◆ Dataset excerpt

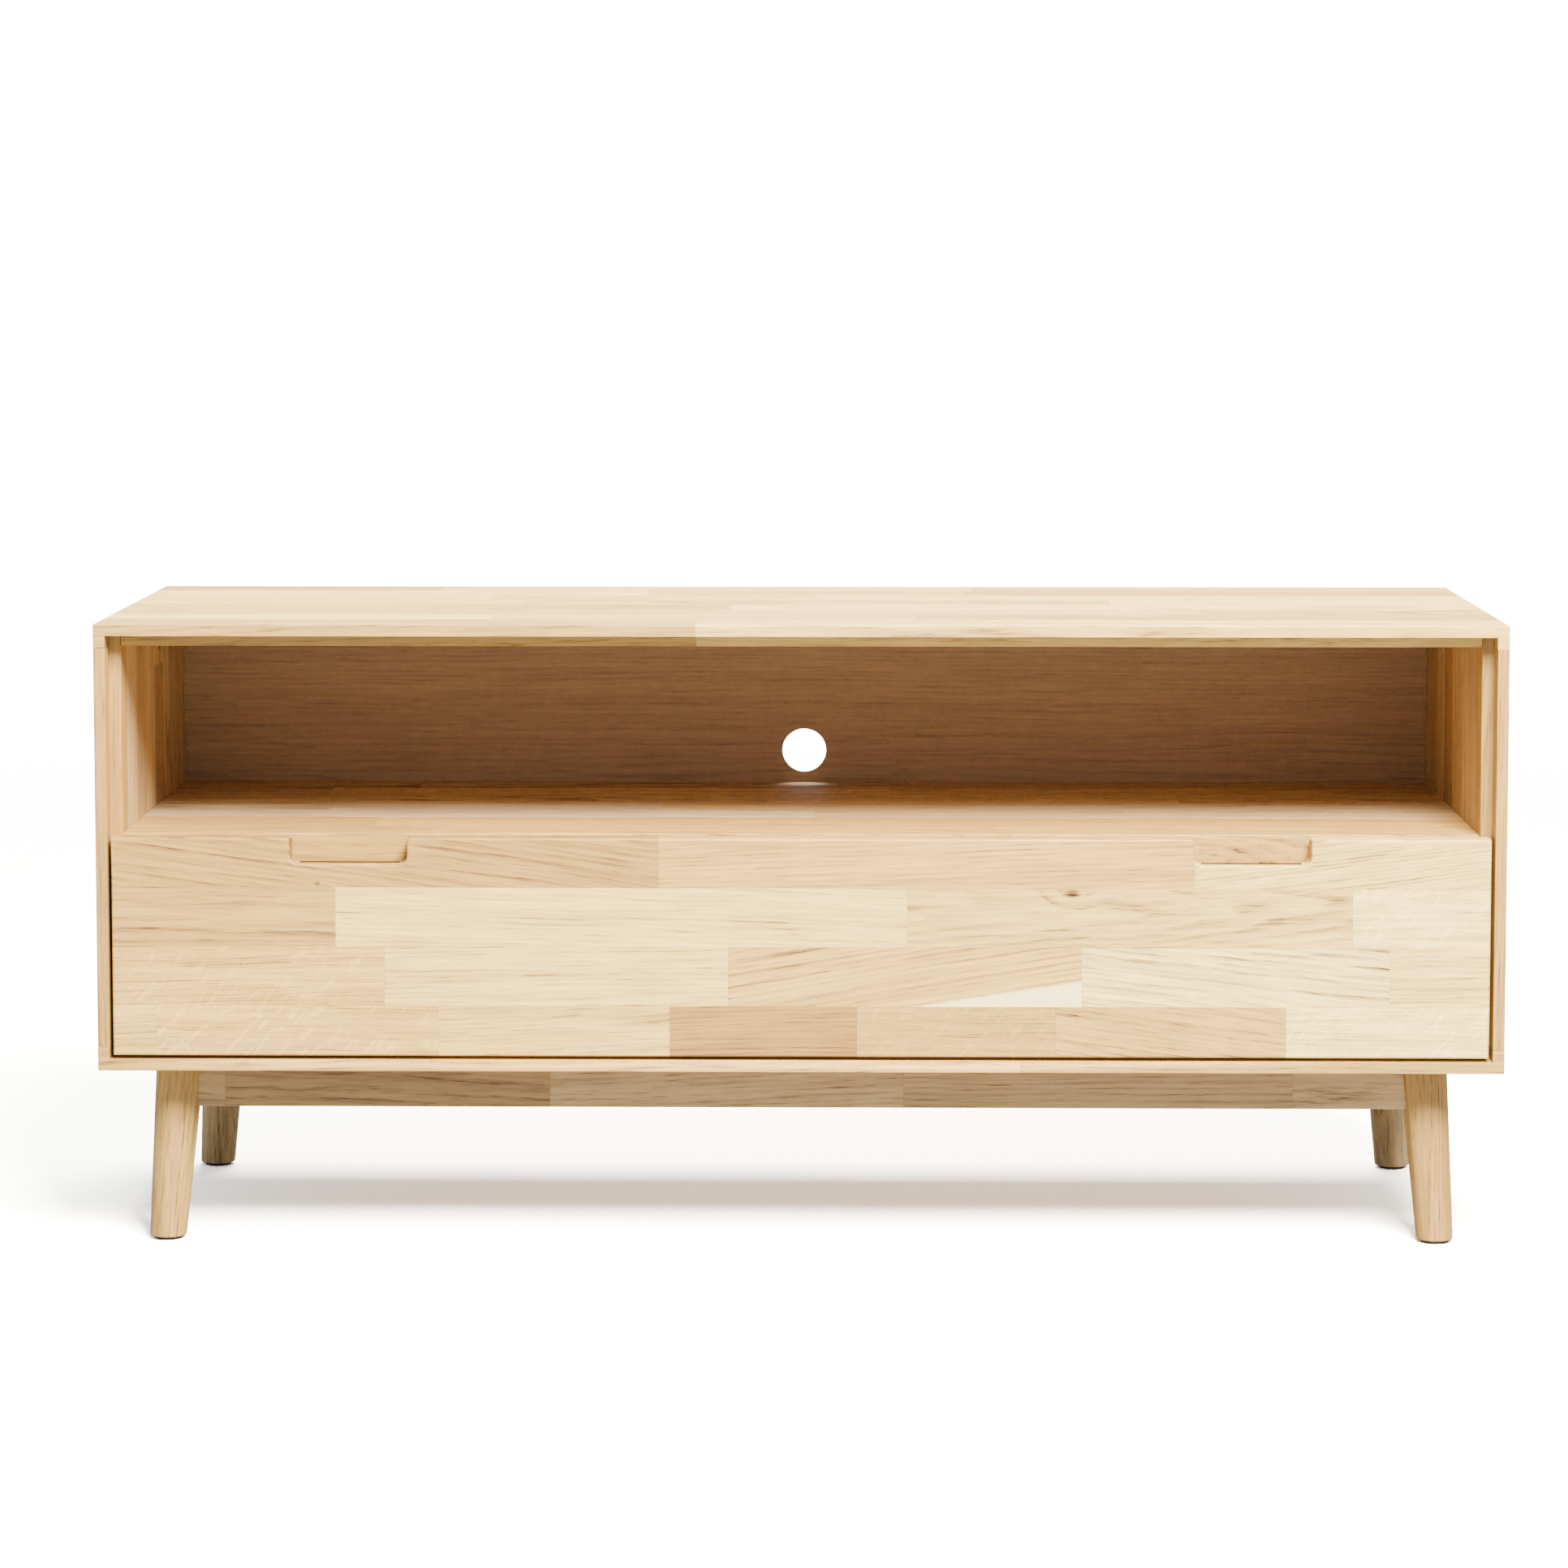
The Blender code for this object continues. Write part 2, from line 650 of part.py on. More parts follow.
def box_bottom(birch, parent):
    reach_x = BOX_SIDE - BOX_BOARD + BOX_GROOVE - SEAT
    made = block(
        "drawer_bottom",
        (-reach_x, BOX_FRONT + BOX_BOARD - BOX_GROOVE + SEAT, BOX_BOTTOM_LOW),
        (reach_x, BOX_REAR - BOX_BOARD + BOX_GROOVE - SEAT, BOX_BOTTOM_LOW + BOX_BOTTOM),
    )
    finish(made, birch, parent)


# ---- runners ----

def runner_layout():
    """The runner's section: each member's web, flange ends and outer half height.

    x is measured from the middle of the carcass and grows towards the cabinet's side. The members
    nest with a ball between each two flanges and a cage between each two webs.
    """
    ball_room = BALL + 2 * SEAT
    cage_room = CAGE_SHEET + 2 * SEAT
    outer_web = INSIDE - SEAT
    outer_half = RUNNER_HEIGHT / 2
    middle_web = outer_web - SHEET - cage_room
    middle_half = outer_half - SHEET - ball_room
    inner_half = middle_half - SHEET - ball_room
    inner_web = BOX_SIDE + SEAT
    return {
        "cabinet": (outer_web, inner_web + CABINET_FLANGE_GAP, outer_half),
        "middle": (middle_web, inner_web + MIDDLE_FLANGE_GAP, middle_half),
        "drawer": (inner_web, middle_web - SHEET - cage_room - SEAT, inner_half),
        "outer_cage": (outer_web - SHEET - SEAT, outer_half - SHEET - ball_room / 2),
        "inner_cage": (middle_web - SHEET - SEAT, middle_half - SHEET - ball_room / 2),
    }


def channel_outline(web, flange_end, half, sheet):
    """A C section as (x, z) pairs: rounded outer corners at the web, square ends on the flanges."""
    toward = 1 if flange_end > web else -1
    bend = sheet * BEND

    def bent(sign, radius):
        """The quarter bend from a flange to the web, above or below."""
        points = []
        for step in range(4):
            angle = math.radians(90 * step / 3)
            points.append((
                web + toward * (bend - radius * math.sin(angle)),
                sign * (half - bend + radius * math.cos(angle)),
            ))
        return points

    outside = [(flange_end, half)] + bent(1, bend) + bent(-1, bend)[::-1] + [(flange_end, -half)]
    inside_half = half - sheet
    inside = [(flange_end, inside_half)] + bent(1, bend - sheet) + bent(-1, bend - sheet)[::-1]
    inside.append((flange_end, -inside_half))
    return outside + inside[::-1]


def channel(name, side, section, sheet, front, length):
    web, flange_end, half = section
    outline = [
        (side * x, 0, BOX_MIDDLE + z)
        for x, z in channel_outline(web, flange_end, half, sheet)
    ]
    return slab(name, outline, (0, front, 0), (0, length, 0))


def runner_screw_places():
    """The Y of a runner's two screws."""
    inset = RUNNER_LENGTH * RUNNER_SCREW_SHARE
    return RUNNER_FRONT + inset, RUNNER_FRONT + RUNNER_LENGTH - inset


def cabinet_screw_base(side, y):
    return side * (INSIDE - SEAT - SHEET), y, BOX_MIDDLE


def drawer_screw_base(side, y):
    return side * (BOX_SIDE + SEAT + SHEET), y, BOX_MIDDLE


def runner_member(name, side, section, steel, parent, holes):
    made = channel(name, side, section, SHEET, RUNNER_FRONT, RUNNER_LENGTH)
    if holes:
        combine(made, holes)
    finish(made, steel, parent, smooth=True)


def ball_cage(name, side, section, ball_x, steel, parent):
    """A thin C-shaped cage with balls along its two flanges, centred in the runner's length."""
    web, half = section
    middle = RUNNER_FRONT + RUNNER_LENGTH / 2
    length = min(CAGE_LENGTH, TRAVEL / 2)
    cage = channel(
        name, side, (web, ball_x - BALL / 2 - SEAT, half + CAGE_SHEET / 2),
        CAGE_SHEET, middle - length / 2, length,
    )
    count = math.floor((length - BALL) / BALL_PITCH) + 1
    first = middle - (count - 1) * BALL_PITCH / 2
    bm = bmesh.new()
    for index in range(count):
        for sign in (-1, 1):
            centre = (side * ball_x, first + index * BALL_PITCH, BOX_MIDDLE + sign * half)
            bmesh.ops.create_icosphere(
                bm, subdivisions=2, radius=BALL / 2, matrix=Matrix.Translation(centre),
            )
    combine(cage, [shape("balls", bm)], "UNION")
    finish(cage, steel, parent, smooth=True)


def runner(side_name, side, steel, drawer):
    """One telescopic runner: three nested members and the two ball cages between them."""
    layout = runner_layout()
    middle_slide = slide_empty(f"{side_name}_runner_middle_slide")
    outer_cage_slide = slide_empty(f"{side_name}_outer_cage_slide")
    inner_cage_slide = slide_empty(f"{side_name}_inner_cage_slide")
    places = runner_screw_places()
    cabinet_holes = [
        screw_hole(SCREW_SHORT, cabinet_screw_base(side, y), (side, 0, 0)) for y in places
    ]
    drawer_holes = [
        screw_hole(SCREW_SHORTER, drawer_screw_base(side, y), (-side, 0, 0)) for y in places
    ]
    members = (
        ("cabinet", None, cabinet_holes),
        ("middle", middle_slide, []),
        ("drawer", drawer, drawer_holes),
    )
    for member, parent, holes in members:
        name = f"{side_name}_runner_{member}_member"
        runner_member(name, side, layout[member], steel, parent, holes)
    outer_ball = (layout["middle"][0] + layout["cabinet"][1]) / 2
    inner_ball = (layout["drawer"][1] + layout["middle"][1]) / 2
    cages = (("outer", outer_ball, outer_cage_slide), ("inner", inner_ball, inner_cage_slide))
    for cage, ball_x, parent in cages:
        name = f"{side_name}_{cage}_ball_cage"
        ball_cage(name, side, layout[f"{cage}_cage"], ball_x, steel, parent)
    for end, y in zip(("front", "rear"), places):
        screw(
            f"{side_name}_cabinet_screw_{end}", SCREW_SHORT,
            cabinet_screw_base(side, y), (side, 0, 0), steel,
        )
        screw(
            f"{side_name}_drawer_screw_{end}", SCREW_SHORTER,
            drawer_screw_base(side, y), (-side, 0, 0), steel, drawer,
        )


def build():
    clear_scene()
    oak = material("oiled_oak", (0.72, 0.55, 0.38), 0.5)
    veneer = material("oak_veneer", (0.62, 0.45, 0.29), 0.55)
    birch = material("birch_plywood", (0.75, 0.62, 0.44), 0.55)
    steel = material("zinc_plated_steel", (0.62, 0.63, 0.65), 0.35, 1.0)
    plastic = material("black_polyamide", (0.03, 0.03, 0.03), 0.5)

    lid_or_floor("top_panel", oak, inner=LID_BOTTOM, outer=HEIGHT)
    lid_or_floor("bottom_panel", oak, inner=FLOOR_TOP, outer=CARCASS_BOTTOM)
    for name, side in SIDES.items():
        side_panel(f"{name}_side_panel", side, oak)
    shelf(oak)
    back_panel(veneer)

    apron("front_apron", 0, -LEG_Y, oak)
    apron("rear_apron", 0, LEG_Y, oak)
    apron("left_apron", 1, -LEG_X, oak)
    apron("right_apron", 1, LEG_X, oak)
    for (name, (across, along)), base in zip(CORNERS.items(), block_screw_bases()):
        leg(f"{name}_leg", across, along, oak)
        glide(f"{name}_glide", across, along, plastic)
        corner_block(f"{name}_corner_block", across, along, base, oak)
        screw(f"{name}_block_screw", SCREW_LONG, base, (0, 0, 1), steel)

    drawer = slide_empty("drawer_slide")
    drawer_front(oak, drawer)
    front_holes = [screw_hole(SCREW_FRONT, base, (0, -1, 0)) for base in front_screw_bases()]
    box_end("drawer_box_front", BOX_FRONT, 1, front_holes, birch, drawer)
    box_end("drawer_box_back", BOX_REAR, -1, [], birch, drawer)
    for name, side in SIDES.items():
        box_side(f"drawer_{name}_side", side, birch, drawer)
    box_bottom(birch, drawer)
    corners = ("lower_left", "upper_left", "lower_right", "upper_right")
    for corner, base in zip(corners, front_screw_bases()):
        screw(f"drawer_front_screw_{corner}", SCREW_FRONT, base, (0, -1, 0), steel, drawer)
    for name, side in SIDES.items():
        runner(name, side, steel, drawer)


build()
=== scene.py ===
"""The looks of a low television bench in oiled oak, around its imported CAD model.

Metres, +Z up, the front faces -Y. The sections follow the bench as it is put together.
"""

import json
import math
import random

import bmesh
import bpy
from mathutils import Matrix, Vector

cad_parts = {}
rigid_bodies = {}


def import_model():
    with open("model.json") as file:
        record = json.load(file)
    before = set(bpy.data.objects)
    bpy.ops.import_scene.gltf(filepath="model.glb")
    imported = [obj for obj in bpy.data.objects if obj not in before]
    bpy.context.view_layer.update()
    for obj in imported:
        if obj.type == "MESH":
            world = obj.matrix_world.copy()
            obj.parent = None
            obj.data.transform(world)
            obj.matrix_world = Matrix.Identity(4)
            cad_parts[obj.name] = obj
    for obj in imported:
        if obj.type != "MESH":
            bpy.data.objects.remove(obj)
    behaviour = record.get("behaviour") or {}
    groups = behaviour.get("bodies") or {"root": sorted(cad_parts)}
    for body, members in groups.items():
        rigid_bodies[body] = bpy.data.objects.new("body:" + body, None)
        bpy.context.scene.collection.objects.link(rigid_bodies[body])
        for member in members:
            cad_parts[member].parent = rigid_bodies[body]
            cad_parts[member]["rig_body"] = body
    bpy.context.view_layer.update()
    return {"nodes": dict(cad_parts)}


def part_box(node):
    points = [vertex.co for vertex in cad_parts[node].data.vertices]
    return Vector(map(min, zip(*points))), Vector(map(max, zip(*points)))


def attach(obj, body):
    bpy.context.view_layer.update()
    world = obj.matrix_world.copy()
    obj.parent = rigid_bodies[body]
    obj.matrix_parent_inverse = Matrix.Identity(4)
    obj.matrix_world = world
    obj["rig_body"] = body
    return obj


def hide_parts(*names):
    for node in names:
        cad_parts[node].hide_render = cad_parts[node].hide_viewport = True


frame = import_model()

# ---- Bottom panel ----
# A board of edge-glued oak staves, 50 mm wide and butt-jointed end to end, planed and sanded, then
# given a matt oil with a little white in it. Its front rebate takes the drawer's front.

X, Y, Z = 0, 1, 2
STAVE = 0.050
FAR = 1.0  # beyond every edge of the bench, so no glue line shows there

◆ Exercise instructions
Nothing beyond the lines starting at the line containing "for corner, base" and ending at the line containing "bpy.data.objects.remove(obj)" is to be reproduced; reproduce those lines exactly, both ends included.

◆ Output for this exercise
    for corner, base in zip(corners, front_screw_bases()):
        screw(f"drawer_front_screw_{corner}", SCREW_FRONT, base, (0, -1, 0), steel, drawer)
    for name, side in SIDES.items():
        runner(name, side, steel, drawer)


build()
=== scene.py ===
"""The looks of a low television bench in oiled oak, around its imported CAD model.

Metres, +Z up, the front faces -Y. The sections follow the bench as it is put together.
"""

import json
import math
import random

import bmesh
import bpy
from mathutils import Matrix, Vector

cad_parts = {}
rigid_bodies = {}


def import_model():
    with open("model.json") as file:
        record = json.load(file)
    before = set(bpy.data.objects)
    bpy.ops.import_scene.gltf(filepath="model.glb")
    imported = [obj for obj in bpy.data.objects if obj not in before]
    bpy.context.view_layer.update()
    for obj in imported:
        if obj.type == "MESH":
            world = obj.matrix_world.copy()
            obj.parent = None
            obj.data.transform(world)
            obj.matrix_world = Matrix.Identity(4)
            cad_parts[obj.name] = obj
    for obj in imported:
        if obj.type != "MESH":
            bpy.data.objects.remove(obj)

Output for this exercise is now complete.